Startlingly prescient, “A Radiant Girl” began racing into hearts of those at Cannes Critics Week in 2021 en route to a celebrated festival run that now culminates in a release this week in US theaters and after making the trip to New York where they will be on hand for post-screening Q & As at the Quad Cinema this weekend, Kiberlain and Marder generously spared a few minutes to talk via a translator about their collaboration, taking on such a dark period in history and making it undeniably resonant today.

Sandrine, had you been wanting to direct for some time or was it the subject that brought you to it?

Sandrine Kiberlain: It was something I thought about doing for a long time, but it was indeed the subject of the film. When you start out as an actor, you really focus in very much on yourself and with the passage of time, I began to focus in also on what other people were doing on the set, the people behind the camera and I really wanted to tell a story from my particular point of view, so this was what really gave me the conviction and the motivation to do this and to do it behind the camera crew rather than as an actress.

Rebecca Marder: What made me so lucky and happy was that as an actress directing, [Sandrine] has so much empathy, and she knows what makes you weak or strong as an actor. She lifted me up by trusting me and she made me confident about what I could do. Being directed by someone who knows so well about acting and with so much empathy, even actors who would come and spend one day on the shoot, they all had a name, their character had a name because Sandrine knows what it is to be a small part in a movie and how you make people [invested in] your project, so she really made everyone really enthusiastic about this movie.

Beyond that, what excited you about this, Rebecca?

Rebecca Marder: The story, of course, made me excited, and the fact that I could play a young girl that was not so far from me [right now] — this whole period of passing auditions to get into school and doing theater, everything felt so close to me, even if it was happening in the ’40s. I feel that’s timeless — the insolence of youth and believing in what you wanna do in your passion, art, and love, even if the world is falling apart. I felt really close to the character, and I was so excited to work with Sandrine and all my partners [on the film] because they are great actors.

Rebecca makes a great point in how modern this feels, which seems only possible when the history of it is understood. How much did you want to make it feel of the moment rather than of this specific time period?

Sandrine Kiberlain: It’s true that having that aspect of modernity was something that was part of it from the very beginning, and I didn’t want the film to be a historical reconstruction. I wanted the character of Irene to really be a character for all time — past, present and future — yet at the same time, I wanted the scenes to be truthful to the time period in which the film takes place.

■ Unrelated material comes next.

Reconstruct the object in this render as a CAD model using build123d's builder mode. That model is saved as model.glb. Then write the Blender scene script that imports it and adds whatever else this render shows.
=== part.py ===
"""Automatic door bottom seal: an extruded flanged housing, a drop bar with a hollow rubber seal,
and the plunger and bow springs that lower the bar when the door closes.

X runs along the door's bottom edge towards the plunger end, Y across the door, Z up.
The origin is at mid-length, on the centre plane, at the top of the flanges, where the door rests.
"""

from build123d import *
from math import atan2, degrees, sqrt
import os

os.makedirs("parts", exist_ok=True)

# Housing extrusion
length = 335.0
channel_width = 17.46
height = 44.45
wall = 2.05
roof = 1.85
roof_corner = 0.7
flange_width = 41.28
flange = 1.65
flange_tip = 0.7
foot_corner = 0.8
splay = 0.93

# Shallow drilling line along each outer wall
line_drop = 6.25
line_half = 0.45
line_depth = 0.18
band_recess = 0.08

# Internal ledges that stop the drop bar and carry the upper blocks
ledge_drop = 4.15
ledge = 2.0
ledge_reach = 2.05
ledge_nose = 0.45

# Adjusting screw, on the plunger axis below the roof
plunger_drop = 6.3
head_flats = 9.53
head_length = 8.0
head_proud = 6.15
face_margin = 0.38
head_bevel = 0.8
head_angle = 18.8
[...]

I did this through elements [such as] the set design and the decor, which is very sober, and in the writing because there are words used then that we’re not using now. And love stories are love stories, but even the way they’re expressed sometimes is different, so I wanted the writing to reflect that.

But to give you an example with the music, the Charles Trenet song “I Wish You Love” is a song that she would have known because it was of her time period, but other music that I used was not chosen for its modernity or its specific temporality but because of the emotions that the audience feels. In the love scene where they’re in the stairwell, where the lights are on the timer and they’re going on and off, I wanted that kind of music to have that groundswell of rhythm and emotion that I know I felt in seeing movies and probably a lot of the audience has as well, so I allowed myself to have this mix of authentic with the period modern and also this timeless music that expresses emotion. For me, the best compliment that I can receive is when young people come up to me and they say, I recognize myself in the character of Irene. I can identify with her. And I think it’s important because in the film we’re speaking about issues that are still contemporary today —  anti-Semitism, hatred, injustice. It’s not just a film about the Holocaust, but it’s something that’s about all of those things that are still very much present now.

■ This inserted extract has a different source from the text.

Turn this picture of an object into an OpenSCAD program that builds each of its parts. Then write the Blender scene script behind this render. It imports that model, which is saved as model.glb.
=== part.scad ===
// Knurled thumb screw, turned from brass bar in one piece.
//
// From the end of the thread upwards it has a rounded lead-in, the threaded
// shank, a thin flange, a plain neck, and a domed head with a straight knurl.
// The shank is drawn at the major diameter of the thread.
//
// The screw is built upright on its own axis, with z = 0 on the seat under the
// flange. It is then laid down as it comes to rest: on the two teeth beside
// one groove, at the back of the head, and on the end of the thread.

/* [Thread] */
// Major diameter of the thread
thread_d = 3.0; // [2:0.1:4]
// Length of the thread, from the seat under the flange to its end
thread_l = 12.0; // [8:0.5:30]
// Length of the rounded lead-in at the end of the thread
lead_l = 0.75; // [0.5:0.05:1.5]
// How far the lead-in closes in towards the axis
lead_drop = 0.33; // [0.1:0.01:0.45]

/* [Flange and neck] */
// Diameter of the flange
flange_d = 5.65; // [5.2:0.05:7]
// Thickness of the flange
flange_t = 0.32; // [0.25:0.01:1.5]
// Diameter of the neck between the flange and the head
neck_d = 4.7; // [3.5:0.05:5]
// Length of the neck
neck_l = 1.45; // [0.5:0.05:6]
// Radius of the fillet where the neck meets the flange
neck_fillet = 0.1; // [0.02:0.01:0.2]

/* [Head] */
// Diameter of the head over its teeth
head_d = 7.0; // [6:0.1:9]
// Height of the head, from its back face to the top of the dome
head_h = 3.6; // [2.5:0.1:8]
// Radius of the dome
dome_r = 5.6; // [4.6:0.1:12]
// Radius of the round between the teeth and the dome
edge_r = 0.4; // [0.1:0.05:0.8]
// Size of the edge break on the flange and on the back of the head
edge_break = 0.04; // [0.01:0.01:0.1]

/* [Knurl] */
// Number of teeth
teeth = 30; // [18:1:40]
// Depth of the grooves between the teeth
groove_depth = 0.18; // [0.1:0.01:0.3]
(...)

Irene reflects that as a character that’s always in motion. Was that difficult to choreograph?

Sandrine Kiberlain: Right from the beginning, the idea was that she was never stopping, so as you see, she runs out, she slams the door closed, she runs down the stairs. And it was important because that constant movement would reflect how she was seeing things around her. That was what I wanted the film to do, to have the viewers see what she’s seeing, but in order to highlight that, I contrasted it with the kind of filming we did with the people who were in the older generation where the people are very much more posed. They’re not in that frenetic movement that characterizes the youthful enthusiasm of the character of Irene.

I also wanted to make a point that, despite the fact that she is in this constant movement,her character isn’t to be considered somebody scatterbrained or on a more frivolous level, because she’s not that type of character. We see that because we know what she knows and there are moments when this movement and this lightness are actually not present — for example, in the scenes where she faints, we know that within her, she knows something [deep down is wrong], so the character is by no means meant to be this flighty, scatterbrained young person.

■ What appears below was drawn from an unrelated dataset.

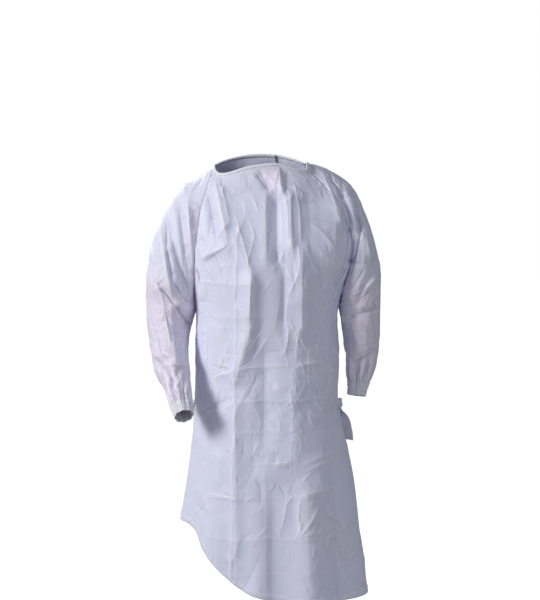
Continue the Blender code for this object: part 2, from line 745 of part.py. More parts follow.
def build_ties(grids, normals):
    """Two waist ties, sewn into the side seams and knotted behind the left hip, with two free ends."""
    middle, outward = round_the_back(grids, normals, WAIST)
    upper, lower = (round_the_back(grids, normals, WAIST + way * TIE_WIDTH / 2)[0] for way in (1, -1))
    marks = lengths(middle)
    half = KNOT_SIZE[0] / 2 + TRIM_GAP
    stretches = {
        "waist_tie_left": (0.001, KNOT_FROM_SEAM - half, -1),
        "waist_tie_right": (KNOT_FROM_SEAM + half, marks[-1] - 0.001, 0),
    }
    for name, (start, end, knot_end) in stretches.items():
        top, low, out = (cut_out(line, marks, start, end) for line in (upper, lower, outward))
        centre = (top[knot_end] + low[knot_end]) / 2
        top[knot_end] = mixed(centre, top[knot_end], TIE_NECKED)
        low[knot_end] = mixed(centre, low[knot_end], TIE_NECKED)
        band(name, top, low, unit(out), TIE_GAP)
    place = cut_out(middle, marks, KNOT_FROM_SEAM, KNOT_FROM_SEAM + half)[0]
    away = cut_out(outward, marks, KNOT_FROM_SEAM, KNOT_FROM_SEAM + half)[0]
    away = unit(away * (1, 1, 0))
    build_knot(place, away)
    build_free_ends(place, away)


def build_knot(place, away):
    """The knot: a small rounded lump that sits on the cloth between the ties."""
    bpy.ops.mesh.primitive_cube_add(size=1)
    knot = bpy.context.object
    knot.name = "tie_knot"
    for collection in list(knot.users_collection):
        collection.objects.unlink(knot)
    GOWN.objects.link(knot)
    knot.data.transform(Matrix.Diagonal((*KNOT_SIZE, 1)))
    away = Vector(away)
    frame = Matrix((away.cross(Vector((0, 0, 1))), away, Vector((0, 0, 1)))).transposed()
    knot.rotation_euler = frame.to_euler()
    knot.location = Vector(place) + away * (KNOT_GAP + KNOT_SIZE[1] / 2)
    rounding = knot.modifiers.new("rounding", "BEVEL")
    rounding.width = KNOT_ROUNDING
    rounding.segments = 3
    knot.data.materials.append(material(knot.name, TAPE))


def build_free_ends(place, away):
    """The two free ends that hang from the knot, one outside the hip and one behind it."""
    down = np.array([0, 0, -1.0])
    side = np.cross(away, down)
    for name, rows in FREE_ENDS.items():
        centres, spreads = [], []
        for drop, aside, out, turn, half in zip(*rows.values()):
            centres.append(place + down * drop + side * aside + away * out)
            turn = math.radians(turn)
            spreads.append((side * math.cos(turn) + away * math.sin(turn)) * half)
        centres, spreads = np.array(centres), np.array(spreads)
        outward = unit(np.cross(np.gradient(centres, axis=0), spreads))
        if (outward @ away).mean() < 0:
            outward, spreads = -outward, -spreads
        band(name, centres + spreads, centres - spreads, outward, 0)


def build_tab(grids, normals):
    """The neck tab, over the free edge of the left back, which it holds to the right back."""
    lines = [round_the_back(grids, normals, TAB_HEIGHT + way * TAB_WIDTH / 2) for way in (1, -1)]
    marks = lengths(lines[0][0])
    edge = marks[BACK_COLUMNS]
    upper, lower = (cut_out(line, marks, edge - TAB_REACH, edge + TAB_REACH) for line, _ in lines)
    outward = unit(cut_out(lines[0][1], marks, edge - TAB_REACH, edge + TAB_REACH))
    band("neck_tab", upper, lower, outward, TIE_GAP)


def material(name, look):
    """A piece's own material, with its colour and roughness."""
    made = bpy.data.materials.new(name)
    made.use_nodes = True
    shader = made.node_tree.nodes["Principled BSDF"]
    colour, roughness = look
    shader.inputs["Base Color"].default_value = colour
    shader.inputs["Roughness"].default_value = roughness
    shader.inputs["Metallic"].default_value = 0.0
    return made


for startup in list(bpy.data.objects):
    bpy.data.objects.remove(startup)
GOWN = bpy.data.collections.new("isolation_gown")
bpy.context.scene.collection.children.link(GOWN)


def main():
    grids, normals = build_panels()
    for side in ("right", "left"):
        build_cuff(side, grids[f"sleeve_{side}"])
    build_binding(grids, normals)
    build_ties(grids, normals)
    build_tab(grids, normals)


main()
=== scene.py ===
import math

import bmesh
import bpy
import numpy as np
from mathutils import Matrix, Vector


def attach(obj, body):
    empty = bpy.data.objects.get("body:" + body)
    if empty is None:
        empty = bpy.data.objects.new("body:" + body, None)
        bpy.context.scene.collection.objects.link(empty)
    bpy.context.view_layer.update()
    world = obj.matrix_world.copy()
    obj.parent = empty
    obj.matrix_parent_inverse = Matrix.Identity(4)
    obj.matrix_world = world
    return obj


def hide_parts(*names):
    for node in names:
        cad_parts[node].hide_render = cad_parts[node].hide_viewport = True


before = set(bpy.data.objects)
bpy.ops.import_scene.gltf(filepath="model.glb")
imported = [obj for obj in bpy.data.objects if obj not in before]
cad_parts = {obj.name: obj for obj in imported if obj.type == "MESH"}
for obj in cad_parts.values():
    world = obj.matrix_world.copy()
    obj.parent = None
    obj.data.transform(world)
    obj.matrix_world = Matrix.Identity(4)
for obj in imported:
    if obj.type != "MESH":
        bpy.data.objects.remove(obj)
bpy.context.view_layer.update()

# ---------------------------------------------------------------------------
# Sizes, in metres
# ---------------------------------------------------------------------------

MM = 0.001

# The body and the overlap of the two backs
SQUARENESS = 2.3
UNDERARM_MID = -0.328
UNDERARM_RISE_TO_LEFT = 0.007
BACK_OVERLAP = math.radians(15)
OVERLAP_LIFT = 0.0052
HEM_FLUTES = 9
HEM_FLUTE_DEPTH = 0.006
HEM_DEPTH = 0.014
CLOTH_THICKNESS = 0.0007

# The cuffs: their length, where their three rows of elastic are, and how small the elastic draws them
CUFF_LENGTH = 0.032
CUFF_THICKNESS = 0.0012
CUFF_RINGS = 18
CUFF_PULLS = (0.18, 0.5, 0.82)
CUFF_STITCHED = (0.1667, 0.5, 0.8333)
CUFF_TAPER = 0.10
CUFF_PINCH = 0.035
CUFF_GATHERS = 8
CUFF_GATHER_DEPTH = 0.0026

# The tapes: the ties with their knot, the tab and the binding
TAPE_THICKNESS = 0.0009
WAIST = -0.553
TIE_WIDTH = 0.026
TIE_GAP = 0.0009
TIE_FROM_SEAM = 0.001
TIE_AT_KNOT = 0.34
TIE_DRAWN_OVER = 0.028
KNOT_FROM_SEAM = 0.060
KNOT_SIZE = (0.017, 0.011, 0.024)
KNOT_GAP = 0.0020
KNOT_SINK = 0.0005
FREE_END_HIDDEN = 0.004
FREE_END_GATHERED = 0.03
TAB_HEIGHT = -0.013
TAB_WIDTH = 0.022
TAB_REACH = 0.034
TAB_GAP = 0.0021
BINDING_THICKNESS = 0.0006
BINDING_STEP = 0.0015
BINDING_STITCH = (0.0039, 0.00085)

# The stitches, and how far their middles stand off the cloth
STITCHES = {"Pitch": 0.0038, "Stitch length": 0.0027, "Thread": 0.00055}
STITCH_LIFT = 0.0003
CUFF_STITCH_LIFT = 0.0002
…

Rebecca Marder: [Sandrine and I] didn’t need too many words during the shooting and she understood that I understood Irene and we talked about the difference about knowing and showing, like saying things without saying them. And I had an advantage [playing this character] from 60 years in the future, so I knew what the historical circumstances are whereas the character of Irene is living them, so what was important for me when I was playing her was to forget what I know and to portray the character through what she herself would have known at that time. Also, what was really unique about this shooting experience was that Sandrine would always stay really close to the action and to the actors. She would be behind her little screen and I could feel her breathing or laughing or crying during the scene while I was acting, so we didn’t exchange so many words, but we would understand in what emotion the character was for every scene. Living in the present [moment] was really the key.

Sandrine, you’ve accomplished so much in your career, but this seems to be a new height. What’s it like getting to the finish line with your first feature as a director?

Sandrine Kiberlain: I’m thinking about it because you asked me the question, but I generally don’t really rethink those kinds of things. What has been fortunate for me is that I’ve had the opportunity to play a lot of different kinds of characters and work with a number of really great directors, and not to be falsely modest here, but I also think it has something to do with the choices that I made in the films because I wanted to do comedies, but I wanted to do drama as well, so perhaps that [variety is] reflected. As someone who just loves film, I’m very glad to have had the opportunity to have directed at least one film in my career so that I know what it’s like to be on the other side of the camera. What was really rewarding [with “A Radiant Girl”] was that I love young people and working with Rebecca, I really enjoyed the trust that she put in me, and in turn, I felt like I was transmitting something that I knew from my experience to her and with younger people, everything is something new, whether it’s in cinema, in life, in love. That’s something that’s very appealing to me.

“A Radiant Girl” opens on February 17th in New York at the Quad Cinema, Los Angeles at the Monica Film Center and Montreal at the Cinema Du Musee.